One source object may result in a variable number of target
objects, depending on its properties.
[0030] Properties are associated with their owning object by
containment in the XML tree or XML's hierarchical format. They may
appear as XML elements or attributes according to the serialization
style chosen by the exporting application. There may be
requirements to map properties from the source system to
alternative target system properties, and to compose or decompose
properties. However, since properties do not participate in
relationships, the other considerations do not arise. Properties do
have values that need mapping from one system to the other. A
property recorded as "yes" or "no" in one system may be recorded as
"true" or "false" in another.
[0031] In one embodiment, to transform the XML-formatted serial
form of a model from one system to the model of another, the system
of the present disclosure may include, but is not limited to, the
following components:
[0032] 1) a module or device that is programmed to recognize the
objects from the source system. XML provides, for example, one
identifier mechanism (ID) which provides uniqueness within a
document. It is a reasonable assumption that any XML serialization
will use the ID property to mark objects as this provides for the
additional links required to represent a network model in a tree
structure. Anything with an ID is considered a candidate Object in
one embodiment. If the DTD of the source format is available, the
ID attribute can be determined from the DTD, otherwise it is part
of the control data.
[0033] 2) a declaration of the mapping of the source objects to the
target objects. This accommodates the specification of
alternatives, compositions and decompositions. Where alternatives
or optional outputs are declared, the rules for determining the
outputs are also provided, for example, in the control file.

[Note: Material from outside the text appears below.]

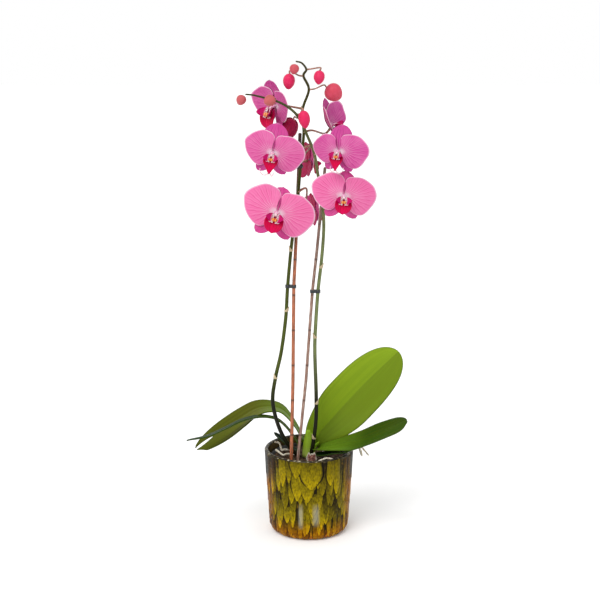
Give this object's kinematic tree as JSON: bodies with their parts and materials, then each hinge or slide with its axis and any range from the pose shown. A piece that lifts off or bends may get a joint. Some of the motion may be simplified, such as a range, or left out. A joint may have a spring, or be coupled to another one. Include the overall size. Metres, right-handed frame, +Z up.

[0034] 3) a module or device programmed to recognize the properties
from the source system. Properties are serialized as subordinate
elements or as attributes, or a mixture of the two.
[0035] 4) a declaration of the mapping of the source properties to
the target properties.
[0036] 5) a declaration of the mapping of property values.
[0037] 6) a declaration of the relationships between the objects,
indicating how they are to be recognized, for example, by
containment of one object in another, ID as content or attribute,
and/or implicitly as siblings from object decomposition.
[0038] XML is in use for a large number of purposes, for example,
in XSLT, where one XML format is transformed to a related
tree-structured output by the use of a style sheet which is itself
an XML document.
[0039] In one embodiment of the present disclosure, a specification
formatted as XML is used to control the transformation of an XML
document into rows in a standardized set of relational tables.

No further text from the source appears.